El peronismo tiene una disyuntiva muy compleja. El antagonismo no se ha disuelto, se ha afirmado a fuerza de daños descargados por el ajuste neoliberal. Si el peronismo quiere reemerger de su derrota no tiene otro camino que registrar ese hecho y colocarse clara e indudablemente como aspirante a representar a quienes se oponen al gobierno. Y ese no es un camino virginal. No alcanza para asumirlo con las vagas referencias a un peronismo existencial e independiente a las experiencias históricas; está demasiado cercana la experiencia de la Argentina sumergida en la más tremenda de sus crisis históricas y reemergida a través de años de mucha pelea interna, de muchos intentos de desestabilización, por gobiernos que nunca dejaron de ser peronistas. No se puede escribir un programa de gobierno futuro sin la recuperación de esa experiencia. Una recuperación que, pensada como programa, no puede silenciar los límites, los puntos débiles y los puntos oscuros de la política de esos años. Pero que tampoco puede ser reemplazada por el peronismo del borrón y cuenta nueva. Además el peronismo no discurre tampoco en el vacío. Hoy se insinúa un problema esencial a resolver: las divisiones en la superestructura no tienen correspondencia orgánica con el humor social. Esa difusa exigencia de unidad que circula en el mundo sindical, social, cultural, de los derechos humanos no es la convocatoria a una simple rosca entre aparatos, a un abrazo formal entre unos y otros. Es una exigencia que tiene una agenda implícita, compuesta por la recuperación de derechos sociales, de dignidad nacional y de libertad política. No es un público disponible para cualquier amontonamiento. Podría ser que tampoco sea un público para una convocatoria sectaria y mezquina.
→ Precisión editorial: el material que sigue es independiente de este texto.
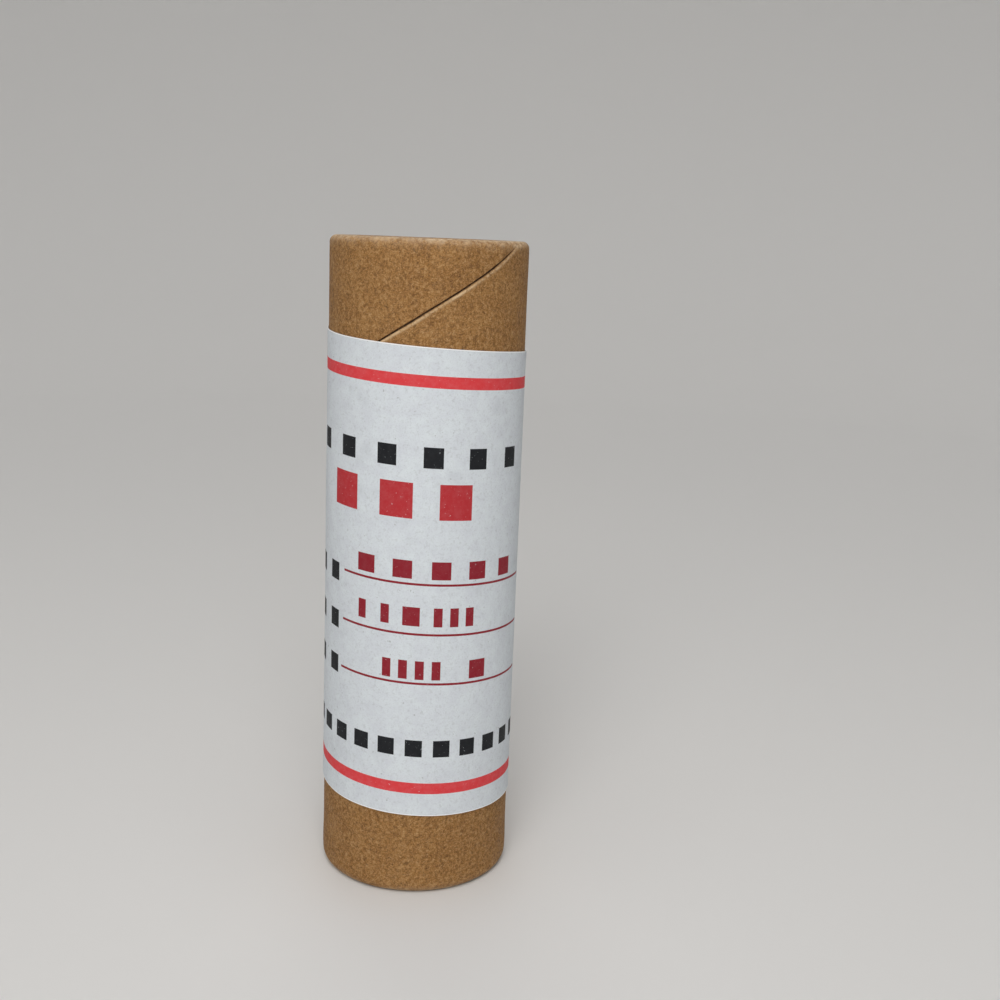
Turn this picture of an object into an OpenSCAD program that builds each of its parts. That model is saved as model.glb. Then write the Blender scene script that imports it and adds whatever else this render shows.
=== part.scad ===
// A sealed packing tube for glass laboratory capillaries, standing on its end.
// The wall is wound from kraft board and curled in over a flat disc at each end.
// A paper label is glued around it, a little askew.
// Millimetres. The tube stands on the origin, +Z up, and the label's middle faces -Y.

/* [Tube] */
// Outside diameter of the tube
tube_d = 36; // [28:0.5:60]
// Height of the tube over both rims
tube_h = 120; // [98:1:200]
// Thickness of the wound wall
wall_t = 1.5; // [1:0.1:2]

/* [Rims] */
// Width of the curl, measured in from the outside of the tube
curl_w = 3.6; // [3.4:0.1:5]
// Height of the curl, which is how far the disc lies inside the rim
curl_h = 3; // [2:0.1:3.2]
// Outer rounding of the top rim
top_round = 1.3; // [0.6:0.1:1.7]
// Outer rounding of the bottom rim
foot_round = 1.7; // [0.6:0.1:1.7]

/* [End discs] */
// Thickness of each board disc
disc_t = 1; // [0.6:0.1:2]
// Play between a disc's edge and the wall around it
disc_play = 0.1; // [0.05:0.05:0.3]

/* [Label] */
// Length of the label around the tube
label_w = 86; // [40:1:86]
// Height of the label
label_h = 86; // [40:1:86]
// How far the label's middle lies below the tube's middle
label_drop = 0.8; // [-2:0.1:2]
// Skew of the label in degrees; a positive skew lowers its right side
label_skew = 2.8; // [-3:0.1:3]
// Thickness of the label paper
label_t = 0.12; // [0.08:0.01:0.3]
// Thickness of the glue under the label
glue_t = 0.05; // [0.03:0.01:0.1]

/* [Hidden] */
$fn = 96;

tube_r = tube_d / 2;
bore_r = tube_r - wall_t;
disc_r = bore_r - disc_play;

// From a rim down to the face that its disc lies on
seat_depth = curl_h + disc_t;

label_steps = 96;
label_arc = label_w / tube_r * 180 / PI;
label_step = label_arc / label_steps;
label_mid_z = tube_h / 2 - label_drop;

// The label's flats clear the round wall by the glue, so its corners stand a little further out
label_inner_r = (tube_r + glue_t) / cos(label_step / 2);
label_outer_r = label_inner_r + label_t;

// Half section of a curl, from its crest at y = 0 down to the disc
module curl_section(outer_round) {
    bead_r = curl_h / 2;
    bead_x = tube_r - curl_w + bead_r;
    corner_x = tube_r - outer_round;
    translate([bead_x, -bead_r]) circle(r = bead_r);
    translate([bead_x, -curl_h]) square([corner_x - bead_x, curl_h]);
    translate([corner_x, -outer_round]) intersection() {
        circle(r = outer_round);
        square(outer_round);
    }
    translate([corner_x, -curl_h]) square([outer_round, curl_h - outer_round]);
}

// Wall, curls and packed inside in one piece: the contents can't be seen in a sealed tube
module kraft_tube() {
    color("#9c6b3e")
    rotate_extrude() {
        translate([0, tube_h]) curl_section(top_round);
        mirror([0, 1]) curl_section(foot_round);
        translate([bore_r, curl_h]) square([wall_t, tube_h - 2 * curl_h]);
        translate([0, seat_depth]) square([bore_r, tube_h - 2 * seat_depth]);
    }
}

module disc() {
    cylinder(h = disc_t, r = disc_r);
}

module top_disc() {
    color("#8a6a4d")
    translate([0, 0, tube_h - seat_depth]) disc();
}

module bottom_disc() {
    color("#8a6a4d")
    translate([0, 0, curl_h]) disc();
}

// Height of the label's middle line at slice i, counted from its left edge
function label_line(i) = label_mid_z - (i / label_steps - 0.5) * label_w * tan(label_skew);

// One upright slice of the label: inner and outer bottom corners, then outer and inner top ones
function label_slice(i) =
    let (
        turn = (i - label_steps / 2) * label_step,
        ray = [sin(turn), -cos(turn)],
        low = label_line(i) - label_h / 2,
        high = low + label_h
    )
    [
        [label_inner_r * ray.x, label_inner_r * ray.y, low],
        [label_outer_r * ray.x, label_outer_r * ray.y, low],
        [label_outer_r * ray.x, label_outer_r * ray.y, high],
        [label_inner_r * ray.x, label_inner_r * ray.y, high],
    ];

// The two triangles between side k of slice i and the same side of the next slice
function slice_side(i, k) =
    let (
        a = 4 * i + k,
        b = 4 * i + (k + 1) % 4
    )
    [[b + 4, b, a], [a + 4, b + 4, a]];

module label() {
    left_edge = [for (k = [0:3]) k];
    right_edge = [for (k = [3:-1:0]) 4 * label_steps + k];
    color("#c3c7cf")
    polyhedron(
        points = [for (i = [0:label_steps], p = label_slice(i)) p],
        faces = [
            left_edge,
            right_edge,
            for (i = [0:label_steps - 1], k = [0:3], t = slice_side(i, k)) t,
        ]
    );
}

kraft_tube();
top_disc();
bottom_disc();
label();
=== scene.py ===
import math

import bmesh
import bpy
from mathutils import Matrix, Vector, noise


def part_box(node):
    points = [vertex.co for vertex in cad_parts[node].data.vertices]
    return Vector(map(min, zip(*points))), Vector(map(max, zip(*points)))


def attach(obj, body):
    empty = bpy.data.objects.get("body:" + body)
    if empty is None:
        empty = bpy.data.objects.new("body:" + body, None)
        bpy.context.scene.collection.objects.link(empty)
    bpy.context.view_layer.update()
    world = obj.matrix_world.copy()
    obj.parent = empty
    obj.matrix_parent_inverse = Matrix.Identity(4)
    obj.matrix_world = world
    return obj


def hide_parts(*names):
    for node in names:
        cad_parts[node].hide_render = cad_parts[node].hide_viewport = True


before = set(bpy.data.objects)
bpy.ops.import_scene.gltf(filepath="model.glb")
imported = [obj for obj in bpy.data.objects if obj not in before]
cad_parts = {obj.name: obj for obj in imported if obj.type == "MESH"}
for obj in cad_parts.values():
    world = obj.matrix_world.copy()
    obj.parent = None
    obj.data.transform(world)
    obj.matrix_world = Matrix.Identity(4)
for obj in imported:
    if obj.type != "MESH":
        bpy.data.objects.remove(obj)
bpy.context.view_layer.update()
mm = 0.001
weldDistance = 0.001 * mm
samePlace = 0.01 * mm    # points closer than this count as one

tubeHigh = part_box("kraft_tube")[1]
tubeRadius = tubeHigh.x
tubeHeight = tubeHigh.z
topDiscLow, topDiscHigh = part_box("top_disc")
bottomDiscLow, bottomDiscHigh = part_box("bottom_disc")
labelLow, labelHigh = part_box("label")

scene = bpy.context.scene
scene.view_settings.view_transform = "Standard"


# numbers and noise

def ease(low, high, value):    # 0 below low, 1 above high, smooth between
    t = min(max((value - low) / (high - low), 0), 1)
    return t * t * (3 - 2 * t)


def hump(value, middle, width):    # 1 at the middle, fading to both sides
    return math.exp(-((value - middle) / width) ** 2)


def grain(x, y, z=0.0):    # repeatable smooth noise, about -1 to 1
    return noise.noise(Vector((x, y, z)))


def wander(along, layers):    # noise along a line; a layer is the length of its waves, its share and row
    return sum(share * grain(along / length, row) for length, share, row in layers)


def lumps(point, layers):    # noise in space; a layer is the lengths of its waves and its share
    return sum(share * grain(*(p / length for p, length in zip(point, lengths)))
               for lengths, share in layers)


# shapes and pieces

def arc(centreX, centreY, radius, start, end, steps):
    turns = [math.radians(start + (end - start) * i / steps) for i in range(steps + 1)]
    return [(centreX + radius * math.cos(t), centreY + radius * math.sin(t)) for t in turns]


def drawOutline(bm, outline):    # a line of radii and heights, to be spun about the axis
    verts = [bm.verts.new((r, 0, z)) for r, z in outline]
    for first, second in zip(verts[:-1], verts[1:]):
        bm.edges.new((first, second))
    return verts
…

Desde esta perspectiva hay un camino de confluencia entre lo que aparece como una necesidad del campo popular y los márgenes de maniobra de las estructuras políticas. Demanda mucha comprensión histórica, mucha idea de patria. También mucha inteligencia, mucha prudencia. Son todas virtudes muy difíciles de reunir por un colectivo humano. Pero pueden ser estimuladas por la necesidad. No solamente en el sentido de necesidad histórica, sino en el más pragmático que atiende al enorme peligro que puede entrañar para una estructura política el divorcio definitivo respecto de aquel sector de la sociedad al que pretenden representar. No hay que olvidar que vivimos una época de distanciamiento -cuando no de rebelión electoral- contra un tipo de organización político-partidaria que está más interesada en el bienestar de sus miembros que en la vida de la sociedad. Eso es lo que se está experimentando en Europa y Estados Unidos. Algo de eso vivimos en la Argentina, en diciembre de 2001, cuando la rebelión no distinguía colores partidarios en el reclamo de que se vayan todos. Algo así puede reaparecer si la política formal no da respuestas a esta emergencia.